There are several factors that influence transportation time. The primary factor is whether the ingredient is being shipped via container or dry bulk. Container shipping vessels travel from port to port, loading and unloading containers as appropriate (similar to a city bus route). Dry bulk shipping is a direct route from loading to destination due to the fact that an entire vessel is hired for one large shipment.
Beyond this, freight and fuel costs dictate the speed at which these vessels are traveling because they are more fuel efficient at lower speeds.
Where does most of this product go upon arrival in the United States?
This is not well understood. Brokers commonly are used for the importation of ingredients that are then distributed once the products arrive in the country. Shipping of products from the port into the interior is proprietary information between customers and the rail and barge companies. The end use of these products could be speculated based on HTS codes, but it is unclear if products like soy oilcake stay in the United States or are shipped to other countries from US ports.

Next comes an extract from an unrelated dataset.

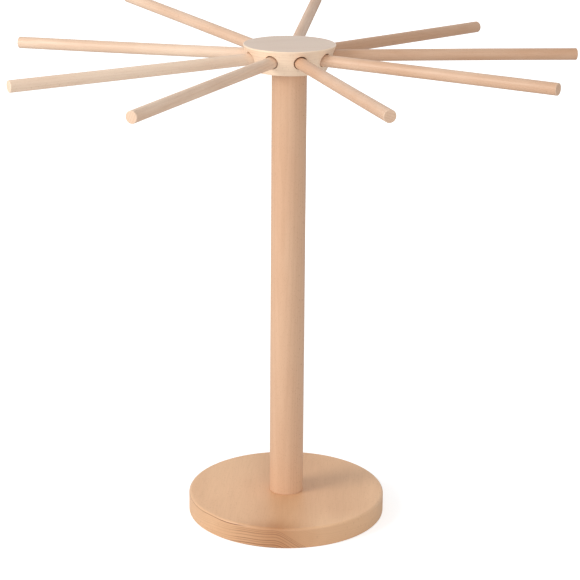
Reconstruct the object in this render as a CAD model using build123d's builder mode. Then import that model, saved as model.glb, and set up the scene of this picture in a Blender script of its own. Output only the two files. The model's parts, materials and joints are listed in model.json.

Other products such as whole soybeans can be used for human consumption or can be pressed to extract the oil. This crushing leaves soybean meal that can be used for livestock feed. This versatility makes tracking these products even more complex.
Is soy being shipped via dry bulk or through containers?
Ports in the United States are designed to ship agricultural commodities out. Arrival of dry bulk commodities can be handled, but they typically need to be unloaded straight into a railcar, barge, other vessel, or into a private warehouse.
Container shipping is more common, because dry bulk shipping requires an entire vessel to be contracted by a company or a group of companies for a very large shipment.
What challenges do US ports face concerning the import of contaminated soy?
US ports were designed to export agricultural commodities and less emphasis was placed on imports. As a result, US ports do not have the capacity to hold grains once they enter the country.
If holding times are used to mitigate contamination, it is up to the importer or the end user to facilitate that and provide space for the grains to be held.